Baronage - Surviving Vestiges

Surviving Vestiges

Yet the ancient usage of the degree of barony as the sine qua non of the nobility continued until the 21st. century. All members of the peerage must be barons, as it were to qualify, for as Hallam stated: "Every earl was also a baron", and in this respect the ancient concept of the baronage survives as the common factor of the nobility. No commoner is ever elevated directly to a higher degree of nobility without the fiction of at the same time being created a baron, enabling him to join the baronage of ages past, which therefore still survives in this theoretical form. Thus the commoner Admiral John Jervis was elevated to the peerage in 1797 as Earl St Vincent, a fittingly high reward for his naval services, at the same time he was created the relatively lowly Baron Jervis. The same was the case in the 1980s on the elevation of the former British prime-minister Harold Macmillan to an earldom, when he was created a baron simultaneously.
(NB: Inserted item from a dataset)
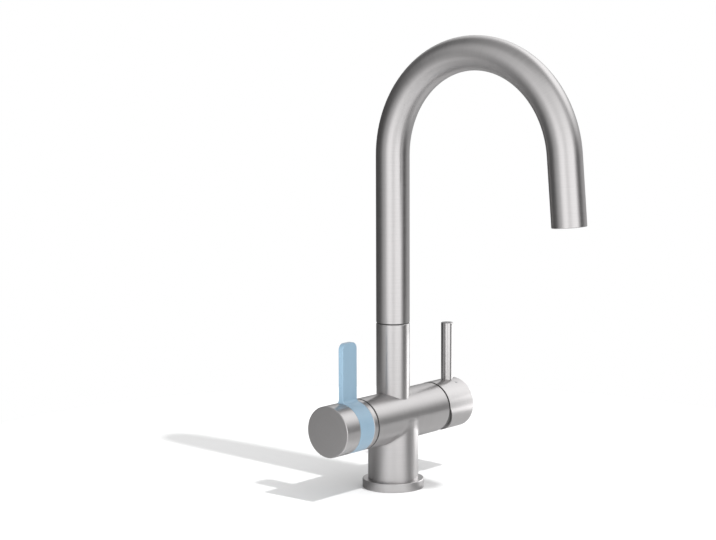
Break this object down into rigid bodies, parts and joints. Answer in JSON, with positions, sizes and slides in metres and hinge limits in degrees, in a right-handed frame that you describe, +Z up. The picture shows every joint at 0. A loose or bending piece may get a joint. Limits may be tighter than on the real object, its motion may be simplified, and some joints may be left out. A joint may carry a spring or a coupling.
{
  "type": "three way filtered water tap",
  "caption": "Deck mounted kitchen tap with a swivelling swan neck spout, a single lever mixer and a separate quarter turn lever for filtered water.",
  "frame": {"origin": "centre of the base flange's underside, on the worktop", "axes": "+Z up; X along the cross body, mixer knob at +X and filter lever at -X; the spout points along -Y, towards the user"},
  "size_m": [0.1704, 0.2158, 0.4365],
  "materials": {
    "brushed_steel": "fine satin brushing",
    "cross_steel": "fine satin brushing round the tube",
    "spout_steel": "fine satin brushing round the tube",
    "knob_steel": "satin turned",
    "cap_steel": "satin turned",
    "ring_steel": "satin turned",
    "pin_steel": "satin brushed rod",
    "dome_steel": "dark grey satin",
    "fixing_steel": "plain stainless",
    "aerator_metal": "plated",
    "brass": "as turned",
    "blue_plastic": "light blue, satin",
    "white_plastic": "natural acetal",
    "grey_plastic": "dark grey acetal",
    "index_mark": "dark inset",
    "rubber": "black moulded",
    "ceramic_disc": "lapped alumina",
    "water_hose": "food grade polyethylene"
  },
  "bodies": {
    "root": {"cross_body": "cross_steel", "column": "brushed_steel", "neck": "brushed_steel", "base_flange": "brushed_steel", "base_seal": "rubber", "threaded_shank": "brass", "clamp_seal": "rubber", "clamp_washer": "fixing_steel", "lock_nut": "brass", "hose_plate": "brass", "way_plate": "brass", "block_screw_pair": "fixing_steel", "valve_core": "brass", "filter_riser": "brass", "riser_o_ring": "rubber", "cartridge_base": "white_plastic", "cartridge_housing": "white_plastic", "fixed_disc": "ceramic_disc", "cartridge_nut": "brass", "dome_cover": "dome_steel", "valve_body": "brass", "valve_fixed_disc": "ceramic_disc", "bearing_ring": "grey_plastic", "slide_ring": "grey_plastic", "latch_screw": "fixing_steel"},
    "mixer_rotor": {"cartridge_rotor": "white_plastic", "pivot_pin": "fixing_steel"},
    "flow_disc": {"moving_disc": "ceramic_disc", "disc_driver": "white_plastic"},
    "mixer_handle": {"cartridge_stem": "fixing_steel", "mixer_knob": "knob_steel", "pin_lever": "pin_steel", "knob_grub_screw": "fixing_steel", "index_dot": "index_mark"},
    "filter_handle": {"valve_spindle": "brass", "valve_turned_disc": "ceramic_disc", "lever_hub": "ring_steel", "filter_lever": "blue_plastic", "end_cap": "cap_steel", "cap_o_ring": "rubber", "hub_screw": "fixing_steel"},
    "spout": {"spout_tube": "spout_steel", "swivel_nipple": "brass", "nipple_o_rings": "rubber", "guide_rings": "white_plastic", "filter_hose": "water_hose", "aerator_holder": "aerator_metal", "aerator_screen": "grey_plastic", "filter_nozzle": "white_plastic"}
  },
  "joints": [
    {"name": "spout_swivel", "type": "hinge", "parent": "root", "child": "spout", "pos_m": [0, 0, 0.14], "axis": [0, 0, 1], "continuous": true},
    {"name": "temperature_turn", "type": "hinge", "parent": "root", "child": "mixer_rotor", "pos_m": [0.0535, 0, 0.06], "axis": [1, 0, 0], "range_deg": [-45, 45]},
    {"name": "flow_tilt", "type": "hinge", "parent": "mixer_rotor", "child": "mixer_handle", "pos_m": [0.0535, 0, 0.06], "axis": [0, 1, 0], "range_deg": [0, 23]},
    {"name": "flow_disc_slide", "type": "slide", "parent": "mixer_rotor", "child": "flow_disc", "axis": [0, 0, 1], "range_m": [0, 0.0056]},
    {"name": "filter_turn", "type": "hinge", "parent": "root", "child": "filter_handle", "pos_m": [-0.06, 0, 0.06], "axis": [1, 0, 0], "range_deg": [0, 90]}
  ],
  "couplings": [
    {"joint": "flow_disc_slide", "follows": "flow_tilt", "m_per_rad": 0.013919}
  ]
}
Such a barony is borne in gross that is to say it is never used by its holder but rather is submerged within his higher title. It may however emerge when used by his heir apparent to take a seat in the House of Lords by writ of acceleration, that is to say where such son has particular political skills which the government of the day wishes to make available to itself in parliament. It may also be used without any legal or political substance as a courtesy title by the eldest son of an earl or higher noble.